BAB I
PENDAHULUAN
Evaluasi merupakan suatu kegiatan yang terencana untuk mengetahui
keadaan suatu objek dengan menggunakan instrumen dan hasilnya dibandingkan
dengan suatu tolok ukur untuk memperoleh suatu kesimpulan yang bermanfaat
untuk pertimbangan dalam pengambilan keputusan. Fungsi utama evaluasi
adalah menelaah suatu objek atau keadaan untuk mendapatkan informasi yang
tepat sebagai dasar untuk pengambilan keputusan.

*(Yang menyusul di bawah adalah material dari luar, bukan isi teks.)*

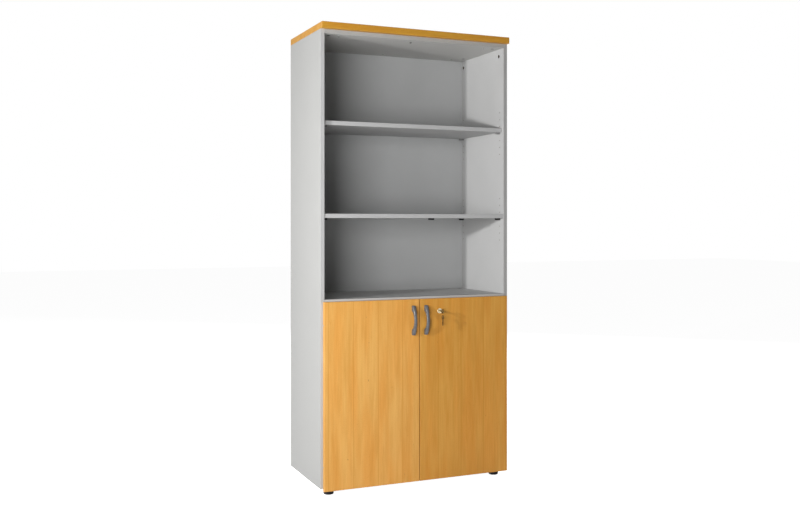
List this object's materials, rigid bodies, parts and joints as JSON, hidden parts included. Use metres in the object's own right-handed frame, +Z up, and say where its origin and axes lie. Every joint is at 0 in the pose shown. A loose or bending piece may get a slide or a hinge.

Untuk memperoleh informasi yang tepat dalam kegiatan evaluasi
dilakukan melalui kegiatan pengukuran. Pengukuran merupakan suatu proses
pemberian skor atau angka-angka terhadap suatu keadaan atau gejala
berdasarkan aturan-aturan tertentu. Dengan demikian terdapat kaitan yang
erat antara pengukuran (measurment) dan evaluasi (evaluation), kegiatan
pengukuran merupakan dasar dalam kegiatan evaluasi. Dalam kegiatan
pengukuran ini diperlukan instrumen-instrumen berupa tes, salah satu bentuk
tes tersebut adalah Tes Bentuk objektif.
Dalam makalah/telaah ini akan dibahas mengenai salah satu jenis
pengukuran tersebut, yaitu tes bentuk objektif yang didalamnya terdapat
berbagai jenis butir soal yang masing-masing akan diurai secara lebih
mendalam.
BAB II
PEMBAHASAN
a. Pengertian Tes Obyektif
Tes objektif adalah bentuk tes yang mengandung kemungkinan
jawaban atau respons yang harus dipilih oleh peserta tes. Pemeriksaan
atau penskoran jawaban/respons peserta tes sepenuhnya dapat dilakukan
secara obyektif oleh pemeriksa dan dapat menggunakan alat bantu.[1]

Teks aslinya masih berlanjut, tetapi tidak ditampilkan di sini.